**MATERIAL:**
###
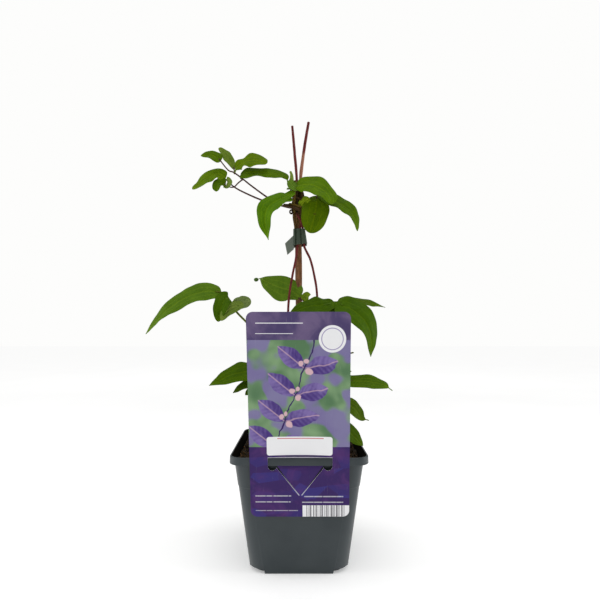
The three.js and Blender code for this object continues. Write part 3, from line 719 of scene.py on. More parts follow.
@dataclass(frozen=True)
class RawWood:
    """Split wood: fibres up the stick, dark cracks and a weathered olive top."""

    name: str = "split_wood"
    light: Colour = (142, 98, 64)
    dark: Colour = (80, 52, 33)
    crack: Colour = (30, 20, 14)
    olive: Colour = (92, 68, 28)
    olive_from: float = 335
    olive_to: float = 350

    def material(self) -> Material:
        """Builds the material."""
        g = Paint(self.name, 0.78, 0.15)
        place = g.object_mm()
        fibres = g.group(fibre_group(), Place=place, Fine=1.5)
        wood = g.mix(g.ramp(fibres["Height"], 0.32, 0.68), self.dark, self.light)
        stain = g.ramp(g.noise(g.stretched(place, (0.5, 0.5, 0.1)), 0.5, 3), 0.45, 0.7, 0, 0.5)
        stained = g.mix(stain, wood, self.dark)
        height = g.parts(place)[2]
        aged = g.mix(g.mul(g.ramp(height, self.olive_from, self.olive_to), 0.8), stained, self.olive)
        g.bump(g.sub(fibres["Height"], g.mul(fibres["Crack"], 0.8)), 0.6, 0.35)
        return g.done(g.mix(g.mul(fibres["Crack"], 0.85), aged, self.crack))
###
**EXERCISE:** Write out a verbatim copy of the data, beginning with its first line and ending with the line that contains "olive_to: float = 350".

**CORRECT RESULT:**
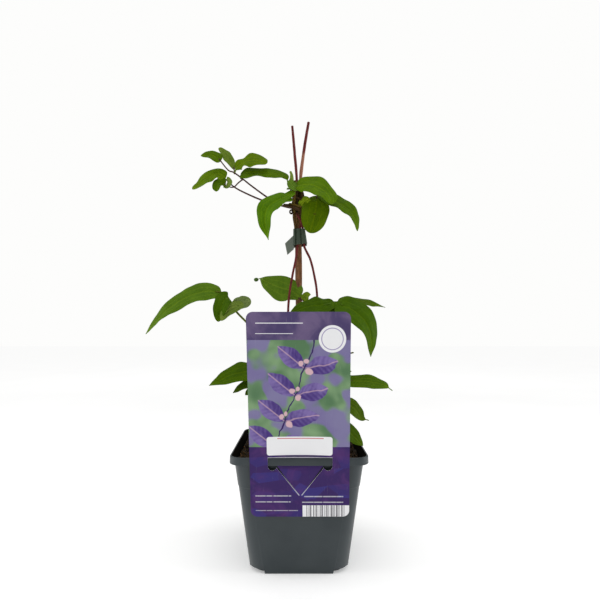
The three.js and Blender code for this object continues. Write part 3, from line 719 of scene.py on. More parts follow.
@dataclass(frozen=True)
class RawWood:
    """Split wood: fibres up the stick, dark cracks and a weathered olive top."""

    name: str = "split_wood"
    light: Colour = (142, 98, 64)
    dark: Colour = (80, 52, 33)
    crack: Colour = (30, 20, 14)
    olive: Colour = (92, 68, 28)
    olive_from: float = 335
    olive_to: float = 350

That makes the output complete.